[Stored items from a collection]
•••••
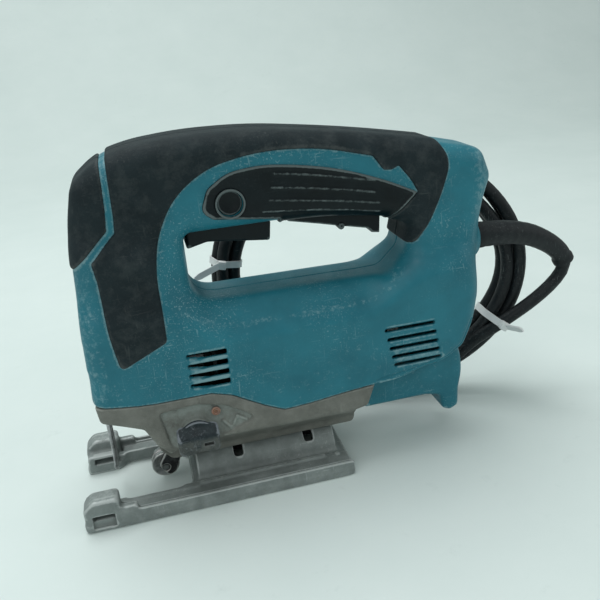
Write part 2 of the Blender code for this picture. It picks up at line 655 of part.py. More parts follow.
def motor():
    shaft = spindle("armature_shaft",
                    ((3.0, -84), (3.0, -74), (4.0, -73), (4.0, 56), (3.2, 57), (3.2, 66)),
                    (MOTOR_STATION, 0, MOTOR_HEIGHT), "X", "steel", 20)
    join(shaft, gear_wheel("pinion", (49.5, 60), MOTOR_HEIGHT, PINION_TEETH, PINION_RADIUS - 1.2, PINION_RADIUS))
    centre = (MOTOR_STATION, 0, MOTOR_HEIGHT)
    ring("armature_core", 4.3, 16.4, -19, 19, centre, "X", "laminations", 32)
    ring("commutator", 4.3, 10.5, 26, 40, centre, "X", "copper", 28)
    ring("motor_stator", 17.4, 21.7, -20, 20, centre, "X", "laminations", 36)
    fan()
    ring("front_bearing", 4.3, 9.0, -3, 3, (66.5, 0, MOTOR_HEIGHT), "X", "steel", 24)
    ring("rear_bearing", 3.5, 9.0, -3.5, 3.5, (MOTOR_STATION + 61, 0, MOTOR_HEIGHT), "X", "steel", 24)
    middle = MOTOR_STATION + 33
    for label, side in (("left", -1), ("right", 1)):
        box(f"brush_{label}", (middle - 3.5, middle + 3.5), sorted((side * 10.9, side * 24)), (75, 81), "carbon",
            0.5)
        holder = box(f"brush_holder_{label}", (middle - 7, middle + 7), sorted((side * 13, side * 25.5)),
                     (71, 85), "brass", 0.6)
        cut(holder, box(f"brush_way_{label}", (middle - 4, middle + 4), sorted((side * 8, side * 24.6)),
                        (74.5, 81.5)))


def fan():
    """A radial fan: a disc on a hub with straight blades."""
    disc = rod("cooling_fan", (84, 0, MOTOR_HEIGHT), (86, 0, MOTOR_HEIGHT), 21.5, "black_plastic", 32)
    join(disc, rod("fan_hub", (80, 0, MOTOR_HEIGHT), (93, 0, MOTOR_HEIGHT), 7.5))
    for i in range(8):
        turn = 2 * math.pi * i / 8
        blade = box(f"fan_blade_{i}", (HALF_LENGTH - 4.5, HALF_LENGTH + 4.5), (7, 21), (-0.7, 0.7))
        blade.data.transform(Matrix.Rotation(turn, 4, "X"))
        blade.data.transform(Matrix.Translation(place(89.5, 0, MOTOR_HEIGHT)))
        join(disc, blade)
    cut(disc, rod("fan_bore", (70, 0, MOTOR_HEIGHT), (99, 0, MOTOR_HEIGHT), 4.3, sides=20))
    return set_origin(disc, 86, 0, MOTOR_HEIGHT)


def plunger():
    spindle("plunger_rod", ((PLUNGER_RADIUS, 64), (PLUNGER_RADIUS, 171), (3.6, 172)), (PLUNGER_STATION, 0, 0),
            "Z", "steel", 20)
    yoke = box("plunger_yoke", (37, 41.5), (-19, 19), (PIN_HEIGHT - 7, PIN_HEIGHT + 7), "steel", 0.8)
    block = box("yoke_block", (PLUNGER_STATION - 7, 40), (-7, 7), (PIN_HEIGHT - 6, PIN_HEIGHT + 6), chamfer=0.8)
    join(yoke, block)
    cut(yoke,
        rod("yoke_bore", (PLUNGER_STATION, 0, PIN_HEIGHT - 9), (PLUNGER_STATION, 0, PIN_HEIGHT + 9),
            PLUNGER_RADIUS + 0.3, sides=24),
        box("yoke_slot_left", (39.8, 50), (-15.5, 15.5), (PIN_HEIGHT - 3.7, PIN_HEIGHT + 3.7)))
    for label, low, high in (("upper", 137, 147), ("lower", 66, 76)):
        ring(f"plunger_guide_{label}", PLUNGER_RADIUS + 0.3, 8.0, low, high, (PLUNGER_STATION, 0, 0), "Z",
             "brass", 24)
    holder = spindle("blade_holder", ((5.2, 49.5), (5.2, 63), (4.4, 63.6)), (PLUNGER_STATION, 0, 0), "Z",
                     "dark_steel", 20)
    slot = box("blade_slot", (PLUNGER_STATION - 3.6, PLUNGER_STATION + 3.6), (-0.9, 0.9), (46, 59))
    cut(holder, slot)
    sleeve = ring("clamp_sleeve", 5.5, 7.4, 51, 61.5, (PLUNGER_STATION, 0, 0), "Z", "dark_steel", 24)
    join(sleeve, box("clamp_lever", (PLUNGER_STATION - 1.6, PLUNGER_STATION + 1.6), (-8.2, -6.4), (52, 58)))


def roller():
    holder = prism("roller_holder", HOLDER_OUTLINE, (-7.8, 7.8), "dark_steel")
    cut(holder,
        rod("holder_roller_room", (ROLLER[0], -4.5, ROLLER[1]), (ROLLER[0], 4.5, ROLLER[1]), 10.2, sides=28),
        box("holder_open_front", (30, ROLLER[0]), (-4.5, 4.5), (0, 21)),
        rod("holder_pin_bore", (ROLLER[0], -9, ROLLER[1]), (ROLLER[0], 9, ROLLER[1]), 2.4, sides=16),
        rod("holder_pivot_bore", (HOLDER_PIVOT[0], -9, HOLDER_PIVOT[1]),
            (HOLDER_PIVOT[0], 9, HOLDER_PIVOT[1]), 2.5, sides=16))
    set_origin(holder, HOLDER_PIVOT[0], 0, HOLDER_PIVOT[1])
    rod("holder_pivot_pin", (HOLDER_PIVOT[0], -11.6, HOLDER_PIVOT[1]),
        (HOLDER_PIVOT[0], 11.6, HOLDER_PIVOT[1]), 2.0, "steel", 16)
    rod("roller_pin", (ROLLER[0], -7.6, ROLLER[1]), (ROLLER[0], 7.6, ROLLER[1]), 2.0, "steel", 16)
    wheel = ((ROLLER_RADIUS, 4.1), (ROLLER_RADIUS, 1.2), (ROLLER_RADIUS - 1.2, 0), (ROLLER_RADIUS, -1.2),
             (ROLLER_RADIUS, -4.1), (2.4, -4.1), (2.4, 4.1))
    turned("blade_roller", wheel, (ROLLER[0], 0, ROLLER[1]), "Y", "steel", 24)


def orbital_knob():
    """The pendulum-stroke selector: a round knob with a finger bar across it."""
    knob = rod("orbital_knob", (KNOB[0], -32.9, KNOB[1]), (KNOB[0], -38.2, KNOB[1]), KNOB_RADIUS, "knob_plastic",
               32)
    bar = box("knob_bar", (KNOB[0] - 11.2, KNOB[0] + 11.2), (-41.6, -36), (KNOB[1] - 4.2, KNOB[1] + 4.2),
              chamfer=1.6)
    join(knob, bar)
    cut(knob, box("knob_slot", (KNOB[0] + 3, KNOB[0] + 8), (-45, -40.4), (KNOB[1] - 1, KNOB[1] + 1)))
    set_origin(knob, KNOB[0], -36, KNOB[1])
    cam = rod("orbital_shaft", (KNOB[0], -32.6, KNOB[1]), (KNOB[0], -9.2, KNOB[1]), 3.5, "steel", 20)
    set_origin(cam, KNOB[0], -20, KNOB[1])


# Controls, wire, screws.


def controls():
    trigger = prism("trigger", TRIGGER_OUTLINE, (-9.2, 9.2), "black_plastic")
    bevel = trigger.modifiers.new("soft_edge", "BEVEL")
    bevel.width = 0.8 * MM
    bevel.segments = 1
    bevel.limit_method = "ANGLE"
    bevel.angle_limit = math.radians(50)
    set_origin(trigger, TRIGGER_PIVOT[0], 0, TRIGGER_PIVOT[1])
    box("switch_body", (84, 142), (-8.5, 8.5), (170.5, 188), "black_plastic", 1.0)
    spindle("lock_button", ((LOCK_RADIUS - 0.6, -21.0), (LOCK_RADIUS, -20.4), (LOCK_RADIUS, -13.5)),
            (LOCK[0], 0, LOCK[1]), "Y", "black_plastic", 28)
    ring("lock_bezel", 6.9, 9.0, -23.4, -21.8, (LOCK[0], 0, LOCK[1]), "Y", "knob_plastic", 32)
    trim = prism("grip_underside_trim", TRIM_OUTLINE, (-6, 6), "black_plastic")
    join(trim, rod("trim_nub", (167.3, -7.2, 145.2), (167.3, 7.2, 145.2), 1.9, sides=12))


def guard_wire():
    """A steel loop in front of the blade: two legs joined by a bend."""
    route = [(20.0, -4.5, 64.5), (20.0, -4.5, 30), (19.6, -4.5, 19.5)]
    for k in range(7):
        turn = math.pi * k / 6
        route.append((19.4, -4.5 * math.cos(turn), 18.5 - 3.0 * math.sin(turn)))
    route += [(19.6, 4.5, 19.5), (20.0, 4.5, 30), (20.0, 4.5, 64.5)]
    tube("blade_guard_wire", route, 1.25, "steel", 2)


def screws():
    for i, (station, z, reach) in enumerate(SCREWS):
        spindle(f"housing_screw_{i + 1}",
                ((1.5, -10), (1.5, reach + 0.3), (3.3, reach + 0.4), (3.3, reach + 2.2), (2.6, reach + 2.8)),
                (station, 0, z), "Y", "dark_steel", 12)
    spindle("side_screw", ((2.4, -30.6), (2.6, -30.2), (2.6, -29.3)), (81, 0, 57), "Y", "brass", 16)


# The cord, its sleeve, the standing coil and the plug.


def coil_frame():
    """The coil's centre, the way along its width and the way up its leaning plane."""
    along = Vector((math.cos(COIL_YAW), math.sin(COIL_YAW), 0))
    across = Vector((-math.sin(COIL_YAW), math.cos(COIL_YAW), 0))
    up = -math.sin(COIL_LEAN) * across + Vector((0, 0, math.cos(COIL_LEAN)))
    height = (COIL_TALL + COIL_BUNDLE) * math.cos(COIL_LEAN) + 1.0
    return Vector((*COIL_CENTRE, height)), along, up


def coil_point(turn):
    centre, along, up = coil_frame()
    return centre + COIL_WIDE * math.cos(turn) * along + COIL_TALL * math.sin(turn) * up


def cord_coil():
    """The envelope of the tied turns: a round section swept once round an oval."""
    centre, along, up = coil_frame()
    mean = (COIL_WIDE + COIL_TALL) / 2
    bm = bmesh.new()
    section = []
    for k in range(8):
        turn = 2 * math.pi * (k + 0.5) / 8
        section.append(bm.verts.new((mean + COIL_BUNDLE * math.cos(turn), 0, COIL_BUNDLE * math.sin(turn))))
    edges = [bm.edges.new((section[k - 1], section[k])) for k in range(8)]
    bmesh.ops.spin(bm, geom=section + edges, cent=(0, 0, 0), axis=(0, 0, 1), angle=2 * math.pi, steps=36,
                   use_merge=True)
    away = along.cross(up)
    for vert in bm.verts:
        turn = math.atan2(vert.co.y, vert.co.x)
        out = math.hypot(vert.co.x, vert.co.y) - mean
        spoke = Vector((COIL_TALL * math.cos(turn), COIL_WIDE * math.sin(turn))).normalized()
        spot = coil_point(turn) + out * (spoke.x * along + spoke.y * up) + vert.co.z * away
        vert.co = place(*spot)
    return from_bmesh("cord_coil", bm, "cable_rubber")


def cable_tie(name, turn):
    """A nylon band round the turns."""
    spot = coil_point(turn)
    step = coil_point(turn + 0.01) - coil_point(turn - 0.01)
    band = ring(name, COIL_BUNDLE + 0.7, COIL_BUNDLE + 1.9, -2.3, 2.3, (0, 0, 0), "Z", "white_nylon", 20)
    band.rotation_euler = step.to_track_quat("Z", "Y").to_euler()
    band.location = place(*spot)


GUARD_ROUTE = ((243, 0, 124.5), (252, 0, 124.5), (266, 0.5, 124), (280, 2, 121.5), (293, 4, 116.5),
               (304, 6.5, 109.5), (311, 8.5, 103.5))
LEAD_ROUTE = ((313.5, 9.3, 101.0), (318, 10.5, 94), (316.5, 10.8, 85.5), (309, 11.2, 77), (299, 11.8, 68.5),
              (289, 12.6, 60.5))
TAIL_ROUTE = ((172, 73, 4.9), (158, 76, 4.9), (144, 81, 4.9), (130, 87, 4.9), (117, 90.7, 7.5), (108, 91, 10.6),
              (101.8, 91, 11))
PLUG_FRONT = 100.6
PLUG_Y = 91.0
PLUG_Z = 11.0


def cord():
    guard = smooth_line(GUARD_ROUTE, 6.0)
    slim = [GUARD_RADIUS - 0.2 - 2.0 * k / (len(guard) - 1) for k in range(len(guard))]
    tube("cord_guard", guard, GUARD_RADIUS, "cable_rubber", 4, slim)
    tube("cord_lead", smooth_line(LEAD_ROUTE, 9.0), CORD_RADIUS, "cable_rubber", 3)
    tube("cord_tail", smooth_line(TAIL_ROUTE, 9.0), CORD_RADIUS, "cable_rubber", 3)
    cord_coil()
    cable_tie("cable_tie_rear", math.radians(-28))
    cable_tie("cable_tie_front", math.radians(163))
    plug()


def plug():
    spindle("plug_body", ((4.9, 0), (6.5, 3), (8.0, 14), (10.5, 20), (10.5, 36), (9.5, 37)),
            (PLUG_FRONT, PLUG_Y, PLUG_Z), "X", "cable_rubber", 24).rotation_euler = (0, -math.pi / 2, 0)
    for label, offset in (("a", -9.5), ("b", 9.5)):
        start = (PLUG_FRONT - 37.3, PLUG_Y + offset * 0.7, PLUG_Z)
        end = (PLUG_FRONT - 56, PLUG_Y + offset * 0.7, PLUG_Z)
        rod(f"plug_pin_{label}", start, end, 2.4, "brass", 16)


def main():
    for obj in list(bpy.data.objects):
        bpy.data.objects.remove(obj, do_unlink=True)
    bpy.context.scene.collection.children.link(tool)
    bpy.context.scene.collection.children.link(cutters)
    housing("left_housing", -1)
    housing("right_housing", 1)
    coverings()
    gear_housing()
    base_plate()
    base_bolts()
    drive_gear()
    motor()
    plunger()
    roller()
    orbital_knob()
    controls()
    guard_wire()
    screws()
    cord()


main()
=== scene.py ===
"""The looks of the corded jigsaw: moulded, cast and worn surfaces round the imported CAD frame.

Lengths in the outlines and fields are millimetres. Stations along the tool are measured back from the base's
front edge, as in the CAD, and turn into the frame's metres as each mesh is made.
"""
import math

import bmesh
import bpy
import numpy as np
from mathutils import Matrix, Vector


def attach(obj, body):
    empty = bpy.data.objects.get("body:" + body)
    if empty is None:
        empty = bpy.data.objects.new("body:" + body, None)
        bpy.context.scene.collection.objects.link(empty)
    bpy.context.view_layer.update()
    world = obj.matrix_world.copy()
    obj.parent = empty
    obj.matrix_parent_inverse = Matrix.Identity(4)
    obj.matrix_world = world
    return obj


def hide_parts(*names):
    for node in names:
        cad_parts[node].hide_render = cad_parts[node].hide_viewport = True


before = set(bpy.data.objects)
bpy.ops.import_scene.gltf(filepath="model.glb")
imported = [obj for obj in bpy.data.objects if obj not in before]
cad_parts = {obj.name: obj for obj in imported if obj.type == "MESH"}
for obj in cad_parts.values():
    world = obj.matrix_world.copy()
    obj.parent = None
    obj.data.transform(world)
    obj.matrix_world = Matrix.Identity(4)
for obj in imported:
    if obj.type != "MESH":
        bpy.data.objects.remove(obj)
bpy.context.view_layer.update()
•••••
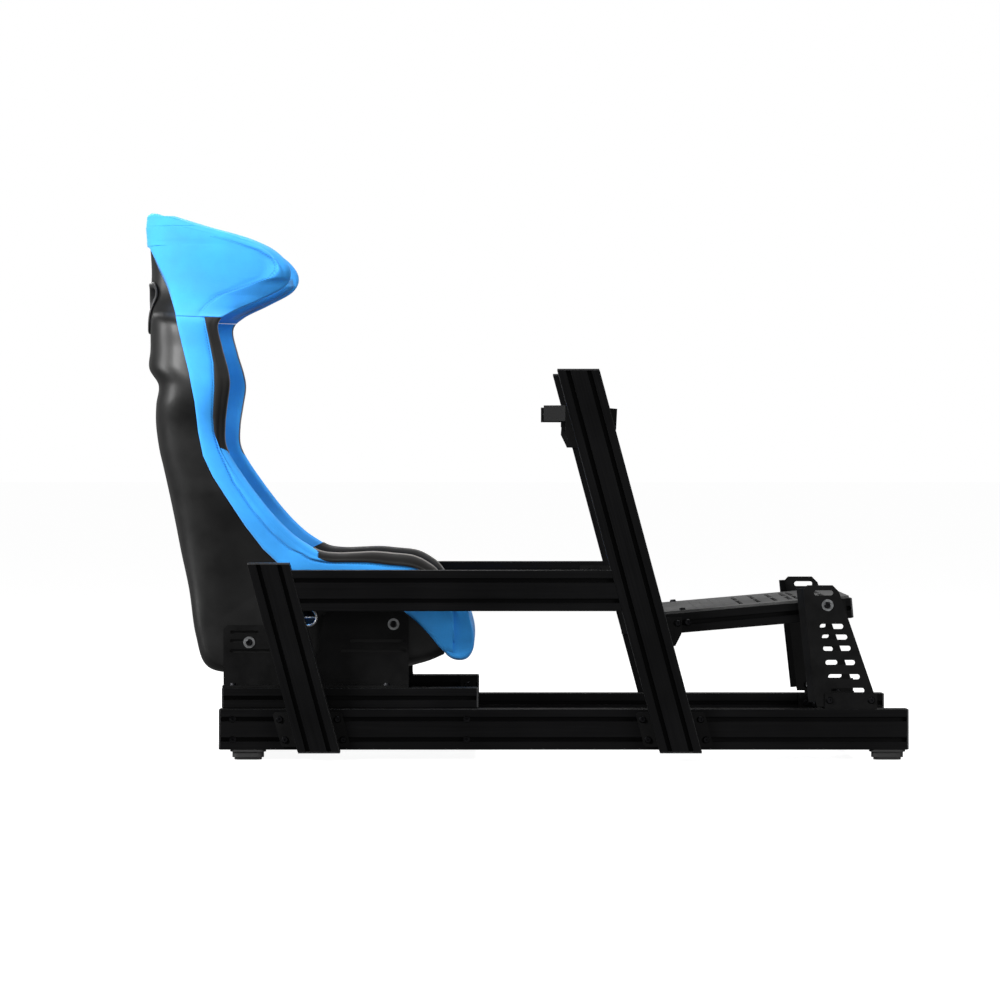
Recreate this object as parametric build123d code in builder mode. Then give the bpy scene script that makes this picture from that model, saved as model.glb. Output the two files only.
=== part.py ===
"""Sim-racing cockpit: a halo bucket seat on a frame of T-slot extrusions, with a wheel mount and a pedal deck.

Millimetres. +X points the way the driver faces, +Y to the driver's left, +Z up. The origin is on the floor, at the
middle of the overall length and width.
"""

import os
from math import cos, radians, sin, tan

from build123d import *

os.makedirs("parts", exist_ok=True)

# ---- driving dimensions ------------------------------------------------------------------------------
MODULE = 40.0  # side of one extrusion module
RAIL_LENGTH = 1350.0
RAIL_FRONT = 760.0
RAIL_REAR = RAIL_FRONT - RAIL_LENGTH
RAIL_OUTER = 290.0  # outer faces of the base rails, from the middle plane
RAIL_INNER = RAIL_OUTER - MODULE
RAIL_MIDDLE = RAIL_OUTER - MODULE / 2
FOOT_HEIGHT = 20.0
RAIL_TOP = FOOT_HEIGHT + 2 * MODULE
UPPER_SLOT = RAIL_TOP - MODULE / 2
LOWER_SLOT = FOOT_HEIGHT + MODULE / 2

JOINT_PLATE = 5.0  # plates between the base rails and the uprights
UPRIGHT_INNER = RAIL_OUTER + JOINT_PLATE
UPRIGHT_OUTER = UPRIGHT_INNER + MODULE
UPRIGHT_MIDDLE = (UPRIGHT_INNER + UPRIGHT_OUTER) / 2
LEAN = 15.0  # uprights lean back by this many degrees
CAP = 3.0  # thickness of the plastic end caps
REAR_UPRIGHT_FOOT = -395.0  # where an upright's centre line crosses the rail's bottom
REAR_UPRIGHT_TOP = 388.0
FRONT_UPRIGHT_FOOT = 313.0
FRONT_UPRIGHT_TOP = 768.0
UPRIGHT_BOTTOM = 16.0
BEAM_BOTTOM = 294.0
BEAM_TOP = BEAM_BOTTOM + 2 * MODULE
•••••
### THE REQUEST
Begin at the line that has "Write part 2", stop after the line that has "(74.5, 81.5)))", and repeat exactly those lines, nothing more.

### EXERCISE RESULT
Write part 2 of the Blender code for this picture. It picks up at line 655 of part.py. More parts follow.
def motor():
    shaft = spindle("armature_shaft",
                    ((3.0, -84), (3.0, -74), (4.0, -73), (4.0, 56), (3.2, 57), (3.2, 66)),
                    (MOTOR_STATION, 0, MOTOR_HEIGHT), "X", "steel", 20)
    join(shaft, gear_wheel("pinion", (49.5, 60), MOTOR_HEIGHT, PINION_TEETH, PINION_RADIUS - 1.2, PINION_RADIUS))
    centre = (MOTOR_STATION, 0, MOTOR_HEIGHT)
    ring("armature_core", 4.3, 16.4, -19, 19, centre, "X", "laminations", 32)
    ring("commutator", 4.3, 10.5, 26, 40, centre, "X", "copper", 28)
    ring("motor_stator", 17.4, 21.7, -20, 20, centre, "X", "laminations", 36)
    fan()
    ring("front_bearing", 4.3, 9.0, -3, 3, (66.5, 0, MOTOR_HEIGHT), "X", "steel", 24)
    ring("rear_bearing", 3.5, 9.0, -3.5, 3.5, (MOTOR_STATION + 61, 0, MOTOR_HEIGHT), "X", "steel", 24)
    middle = MOTOR_STATION + 33
    for label, side in (("left", -1), ("right", 1)):
        box(f"brush_{label}", (middle - 3.5, middle + 3.5), sorted((side * 10.9, side * 24)), (75, 81), "carbon",
            0.5)
        holder = box(f"brush_holder_{label}", (middle - 7, middle + 7), sorted((side * 13, side * 25.5)),
                     (71, 85), "brass", 0.6)
        cut(holder, box(f"brush_way_{label}", (middle - 4, middle + 4), sorted((side * 8, side * 24.6)),
                        (74.5, 81.5)))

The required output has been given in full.